Digital assets will take the form of story tweets, flash fiction and poetry which visitors will be able to access via a smartphone app.  Up to thirty writers have been commissioned by University of Leicester’s Centre for New Writing.

The project seeks to engage teenagers as ‘future curators’ who will create an web-gallery about the exhibit.  There will also be a creative writing workshop for over-55s with the opportunity of handling some of the artefacts (sadly, there’s an assumption that none of us work, though – it’s on a Monday afternoon).  If you’re interested, click here for a link to the flyer with all the details.

I felt a real connection with the exhibit; family history research shows that the Gills, Wrights and Connellys of my ancestors include at least three shoemakers (or cordwainers, as one distinguished himself) amongst other skilled craftsmen and women.  Here is my poem:


as if these wooden rows of lasts could slip
the wall of nails and find their dancing feet,
skip to the old tunes in their velvet slippers,
grip a Fernie hunter’s flanks in riding boots.
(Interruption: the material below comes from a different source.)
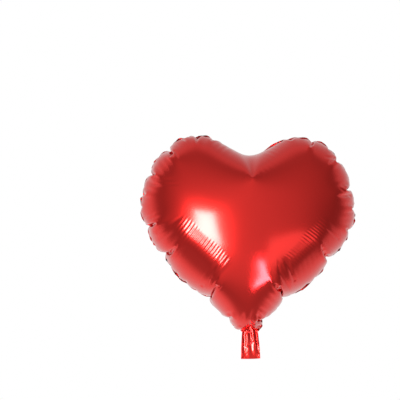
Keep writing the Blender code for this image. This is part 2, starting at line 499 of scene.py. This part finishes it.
def along_line(place, start, end):
    """Share of the way from start to end, distance to the right of the line, and its length."""
    start, end = np.array(start, float), np.array(end, float)
    length = float(np.hypot(*(end - start)))
    way = (end - start) / length
    off = place - start
    return off @ way / length, off @ np.array([way[1], -way[0]]), length


def fold_lift(place, fold):
    """Height of a soft fold, with the ribs that cross it wandering a little."""
    share, aside, length = along_line(place, fold["start"], fold["end"])
    taper = np.clip(1.05 - np.abs(2 * share - 1) ** 4, 0, 1)
    lift = fold["lift"] * np.exp(-(aside / fold["width"]) ** 2) * taper
    run = share * length - 0.1 * aside + 0.6 * np.sin(share * 17.0) + 0.3 * np.sin(aside / 6.0)
    reach = fold["outside"] * (0.82 + 0.18 * np.sin(run * 0.83 + 1.0))
    window = smooth_step(2.5 * (1 + aside / fold["inside"]))
    window = window * smooth_step((reach - aside) / (1.5 * reach))
    return lift + fold["rib"] * window * taper * np.cos(2 * math.pi * run / fold["pitch"])


def crease_depth(place, crease):
    """Height of a sharp valley between two low shoulders, fading out at its inner end."""
    outer, inner, depth, width = crease[:2], crease[2:4], crease[4], crease[5]
    share, aside, length = along_line(place, outer, inner)
    taper = smooth_step((1 - share) * 2.2) * smooth_step(1 + share * length / 4)
    valley = np.exp(-np.sqrt(aside ** 2 + CREASE_ROUND) / width)
    shoulder = np.exp(-((np.abs(aside) - SHOULDER_PLACE * width) / width) ** 2)
    return depth * taper * (SHOULDER * shoulder - valley)


def add_detail(x, normal, gap, mirror):
    """Folds, ribs and creases on one film; the back film carries them mirrored."""
    place = x[:, [0, 2]] / MM * [mirror, 1]
    height = sum(fold_lift(place, fold) for fold in FOLDS)
    height = height + sum(crease_depth(place, crease) for crease in CREASES)
    return x + normal * np.maximum(height * MM, -DEEPEST * gap)[:, None]


def normals_of(tri, x):
    face = np.cross(x[tri[:, 1]] - x[tri[:, 0]], x[tri[:, 2]] - x[tri[:, 0]])
    normal = np.zeros_like(x)
    for corner in range(3):
        for axis in range(3):
            normal[:, axis] += np.bincount(tri[:, corner], face[:, axis], len(x))
    return normal / np.maximum(np.linalg.norm(normal, axis=1), 1e-12)[:, None]


# --- Pieces ---------------------------------------------------------------------------------------
# In millimetres, except where said.
SEAM_SKIN = 0.06            # by which each film's own copy of the weld stands off the other's
VALVE_HALF_WIDTH = 9.3
VALVE_LIFT = 0.10           # of each valve film from the middle between the foils
VALVE_TAIL_TOP = 3.6        # level at which the tail's part of a valve film ends
VALVE_LEAF_FOOT = 4.2       # and at which the leaf starts
VALVE_SPACING = 0.75        # of the points over the strips
LEAF_FREE = 14.0            # height over its foot from which a leaf is straight
LEAF_DEPTH = 0.35           # of a straight leaf from the middle, and its slight wave
LEAF_WAVE = 0.1


def mesh_object(name, x, tri, material):
    used, index = np.unique(tri, return_inverse=True)
    mesh = bpy.data.meshes.new(name)
    mesh.from_pydata(x[used].tolist(), [], index.reshape(-1, 3).tolist())
    mesh.shade_smooth()
    mesh.materials.append(material)
    obj = bpy.data.objects.new(name, mesh)
    bpy.context.collection.objects.link(obj)
    return obj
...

as if time stands still beyond the glass, as if
the burnishers and blacking, pegs and rasps
are overnighting and the apron’s hanging
on the door hook, waiting for the craft

of ghosts. As if I could walk in their shoes –
the journeymen cobblers, cordwainers,
cloth manufacturers, tailors and drapers,
framework knitters, wrights and butchers,
farmers, labourers, factory workers: grafters,
my ancestors, the names that made me.